How Can STAR Voting Help Fight Polarization
The main reason why STAR Voting would fight polarization is that voters who don’t identify with either of the two major parties would be able to honestly vote their preferences. Moderate or third party candidates would suddenly be viable, assuming they did a good job at representing the voters, and familiar concepts like wasting your vote, or voting lesser evil would become things of the past.
Another reason is that it gives voters who closely identify with a political party an out.
With STAR Voting we could have multiple viable parties from across the political spectrum. Going back to the gravitational field analogy, voters who are dissatisfied with their party would be able to make it into orbit and the jump to a nearby party would be much less risky. Voters could support the candidates they like, regardless of party, and when people's political beliefs change, they would have the freedom to seek out new candidates who are on the same page.
Lastly, we could get rid of partisan primaries and political parties could run more than one candidate. Voters could express their preferences without worrying about which one is likely to win the primary, which one you don’t want to win the primary, or which one is most likely to win in the general election. They can simply score all the candidates according to their preferences.

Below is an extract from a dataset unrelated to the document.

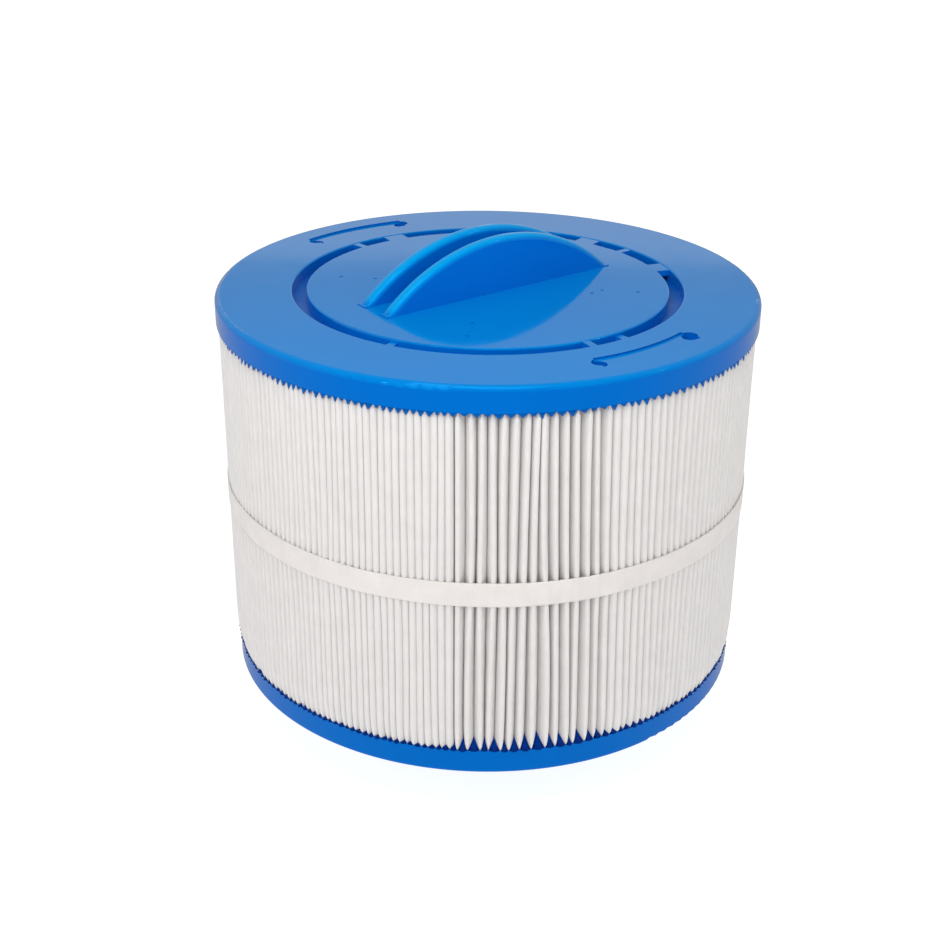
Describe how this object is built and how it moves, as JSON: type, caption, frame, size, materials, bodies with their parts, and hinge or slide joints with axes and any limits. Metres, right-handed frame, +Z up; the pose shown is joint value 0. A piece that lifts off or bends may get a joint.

With STAR Voting we can start voting for candidates we want instead of voting against candidates we hate.
How Do We Get STAR Voting?
There are currently 3 ballot initiatives and a statewide legislative bill, HB 3250 for STAR Voting underway in Oregon and a number of municipalities are considering a change to STAR as part of the regular charter review processes. Backed by the Equal Vote Coalition, chapters in California, North Carolina, New York, and Texas are gearing up to tackle local and statewide initiatives.
Momentum surrounding voting reform is at an all time high, and STAR Voting presents an elegant solution that truly delivers.